Есть и тактические моменты. На сегодняшний день количество крупных американских политических фигур, которые готовы с нами о чем-то разговаривать, не считая Обамы, равняется одному. Это Дональд Трамп. При этом все готовы использовать фактор российской угрозы в своей предвыборной кампании. Для нас это создает дополнительные проблемы, которые нужно осознавать и принимать.

— Предвыборная пропаганда была всегда. Антироссийская риторика звучала и в период потеплевших отношений. В чём опасность?

— У нас нет экономической базы отношений. Экономические отношения всегда институциональны. У нас нет вменяемых институтов американо-российского экономического сотрудничества. У нас есть какие-то частные люди, которые изображают из себя крупных лоббистов, но ими не являются. Полноценных институтов сотрудничества в российско-американских отношениях нет. В отличие от тех развитых институциональных отношений, которые у Соединенных Штатов есть с Европой и с Китаем.

В условиях слабого экономического институционального взаимодействия естественным образом существует риск, когда решения будут приниматься во многом эмоционально, под воздействием пропаганды и такого сложного инструмента, как фейки. Информационные фейки это не просто дезинформация. Это — инструмент управления политическим процессом, что мы, к слову, наблюдаем на примере того, что происходит в Европе вокруг борьбы с агрессивным исламизмом и противодействием миграции.

В Соединенных Штатах воздействие фейков на политическую жизнь меньше, но это не значит, что его нет. И чем дальше к выборам, тем риск этот будет становиться острее. Напомню про уже появившуюся фейковую цитату Сталина, которая вообще-то является перелицованной, видимо, тоже фейковой цитатой Алана Даллеса.

— Мы обречены на ухудшение отношений?

— Не все так мрачно. Но и мы, Россия, как говорится, «не без греха». Мы тоже некоторых возможностей не хотим видеть. Мы твердо уверены, что с Обамой говорить не о чем. И я во многом с этим согласен: Обама действительно выглядит несерьезным человеком, каким-то даже «пиар-президентом», но при котором пролили реки крови с весьма сомнительными – даже исходя из максимально циничного понимания интересов США – результатом. С таким человеком и разговаривать не хочется. И понятно, что у нашего руководство сформировалась идиосинкразия по отношению к Обаме совершенно глубинная. И для того, чтобы на этого человека смотреть серьезно, российскому политическому лидеру и вообще любому политику, даже либеральному, нужны огромная доля мужества и смелости.

При этом из всего политического «зоопарка», который есть в Соединенных Штатах, господин Обама, не считая господина Трампа, является единственным человеком, который с нами готов разговаривать, хотя и в весьма специфическом тоне. Потому что господину Обаме хочется все-таки уйти красиво со своего поста.
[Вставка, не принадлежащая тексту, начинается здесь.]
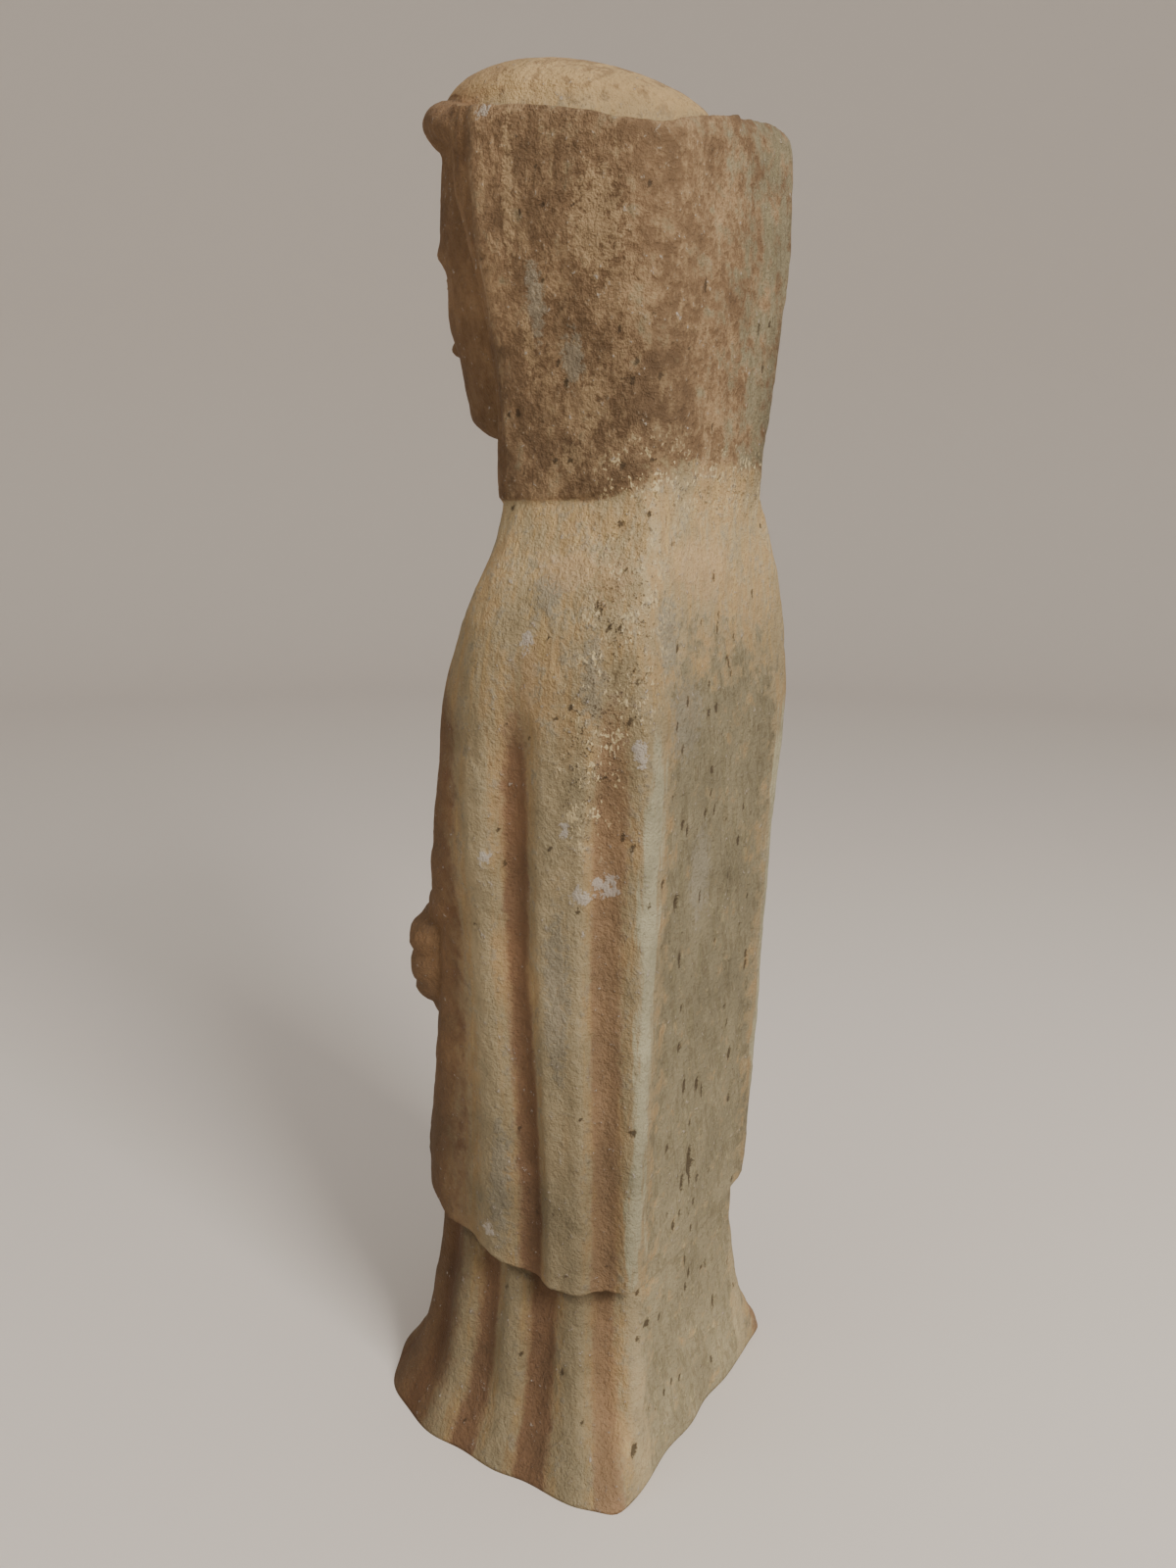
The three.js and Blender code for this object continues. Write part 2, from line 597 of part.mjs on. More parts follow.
function statue() {
  const mesh = new THREE.Mesh(statueGeometry(), new THREE.MeshStandardMaterial(STONE));
  mesh.name = "statue";
  mesh.geometry.computeVertexNormals();
  return mesh;
}

const figure = new THREE.Group();
figure.add(statue());

export default figure;
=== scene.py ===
"""The looks of a standing stone saint: one worn block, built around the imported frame.

The fine surface uses the same sizes and functions as the solid, on a closer grid. Sizes are
millimetres and angles are degrees around the upright centre line (0 front, 90 the figure's
left, 180 the back) until the mesh is made, which is in metres.
"""

import math
import bpy
import numpy as np
from mathutils import Matrix, Vector


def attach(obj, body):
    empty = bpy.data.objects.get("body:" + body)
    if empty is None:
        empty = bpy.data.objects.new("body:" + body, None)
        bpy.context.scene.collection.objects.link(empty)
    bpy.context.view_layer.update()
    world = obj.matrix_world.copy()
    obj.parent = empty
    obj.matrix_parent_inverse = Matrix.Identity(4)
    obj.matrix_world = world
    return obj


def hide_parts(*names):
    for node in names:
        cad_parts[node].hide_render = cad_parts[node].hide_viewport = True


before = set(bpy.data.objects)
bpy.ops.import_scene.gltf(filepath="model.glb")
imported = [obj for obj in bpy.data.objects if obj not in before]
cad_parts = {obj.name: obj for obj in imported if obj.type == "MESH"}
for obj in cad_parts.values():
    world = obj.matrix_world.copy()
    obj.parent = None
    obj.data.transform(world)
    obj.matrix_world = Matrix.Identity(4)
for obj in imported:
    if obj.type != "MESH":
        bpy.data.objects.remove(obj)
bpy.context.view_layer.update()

MM = 0.001
NODE = "statue"

# Camera, in millimetres from the middle of the foot
IMAGE_HEIGHT = 1600
FOCAL_PIXELS = 1216
SENSOR = 36.0
CAMERA_AT = (392.9, 256.0, 367.8)
CAMERA_AZIMUTH = 122.2
CAMERA_PITCH = 12.4
CAMERA_ROLL = 0.35

# Driving dimensions
SKULL_TOP = 527.4
CHIN = 400
NAPE = 375
BAND_TOP = 501
BAND_HEIGHT = 15
BAND_PROUD = 3.2
HAIR_PROUD = 1.6
CLOTH_EDGE = 5
NECKLINE = 352
FACE_HEIGHT = BAND_TOP - BAND_HEIGHT - CHIN
OVAL_POWER = 2.8
CORNER_POWER = 30
HEAD_CORNER_POWER = 5
FAR_CORNER_POWER = 10

# Centre line: height, x, y
CENTRE_LINE = (
    (0, -2, 5), (80, -3, 6), (160, -5, 8), (250, -8, 8.5), (300, -8, 10),
    (345, -6, 14), (380, -3, 18), (410, -3, 17.5), (460, -3, 15), (530, -3, 14),
)

# Sections: height, half width, reach to the front and to the flat back, half width of that flat
TUNIC = (
    (0, 72, 71.5, 64.5, 67), (9, 68.5, 65, 64, 63.5), (20, 63, 59, 62, 57), (35, 59, 54, 60, 47),
    (50, 57, 51, 59.5, 41), (70, 54, 48, 59.5, 36), (110, 52, 46, 60.5, 36),
)
MANTLE = (
    (75, 61, 49, 60.5, 44), (105, 62, 53, 60.5, 48), (140, 61.5, 50.5, 61, 50.5),
    (200, 62.5, 46, 62, 52), (250, 64.5, 46.5, 63, 54), (300, 67, 39.5, 65, 60),
    (325, 64.5, 32, 63.5, 59.5), (345, 58.5, 23.5, 62.5, 55), (360, 52, 17, 61.5, 49),
    (380, 45, 15, 60, 42),
)
HAIR = (
    (360, 46, 13, 61, 44), (388, 47, 13, 63, 44.5), (405, 49, 13, 64.5, 46.5),
    (420, 51, 13, 65.5, 48.5), (440, 54.5, 15, 66.5, 52), (460, 57, 20, 67, 55),
    (480, 58, 26, 67, 56.5), (510, 58, 28, 67, 56.5),
)
BAND = (53, 50, 40, 30)
FACE = (
    (CHIN - 14, 25, 19), (CHIN - 5, 25, 23), (CHIN + 1, 26, 38), (CHIN + 8, 30, 43),
    (CHIN + 20, 35, 45), (CHIN + 40, 39.5, 48.5), (CHIN + 62, 43, 52.5), (CHIN + 75, 44, 52.5),
    (CHIN + 95, 44, 51),
)

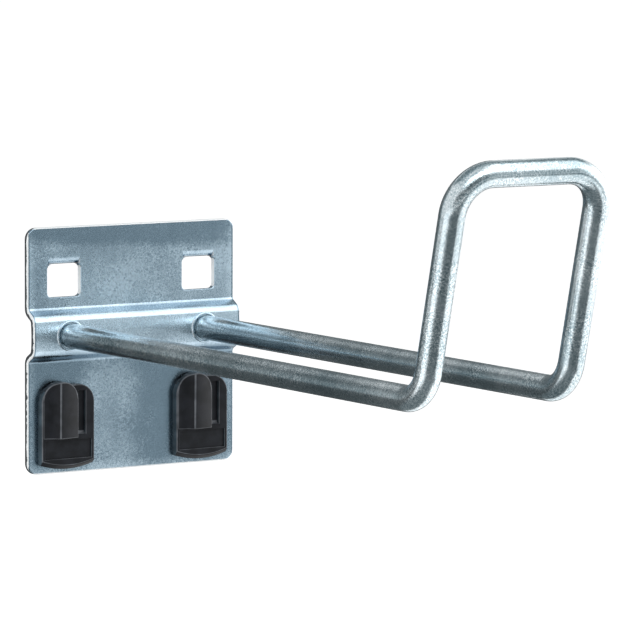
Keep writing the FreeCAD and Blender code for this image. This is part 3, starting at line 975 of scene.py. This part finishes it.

Потому что он начинал с Нобелевской премии, а заканчивает конфликтом со всеми, с кем только можно, кроме госпожи А.Меркель, которая, я считаю, за последние полгода вывела себя за скобки глобальной политики. Это единственные отношения, которыми он может похвастаться. Со всеми остальными у него конфликтные, а чаще, — персонально отвратительные отношения.

Но мы же согласны, что Обама – продукт глобального коммуникационного маркетинга в политике в гораздо больше степени, чем любой американский президент, даже Рональд Рейган. Он живет в коммуникационном пространстве и не существует вне «контекста позитива». И он был бы заинтересован «изобразить» в той или иной степени, что в конце своего президентства все-таки смог нормализовать отношения с Россией. Эта «заинтересованность» не приведет нас ни к каким изменениям стратегической линии США, поскольку делать он ничего уже не может и не будет, но он, вероятно, хотел бы, по крайней мере, «поизображать».

Нам что, жалко? Мы же все про него и так понимаем. И его дальнейшее коммуникационное унижение не даст нам никаких значимых политических или имиджевых дивидендов.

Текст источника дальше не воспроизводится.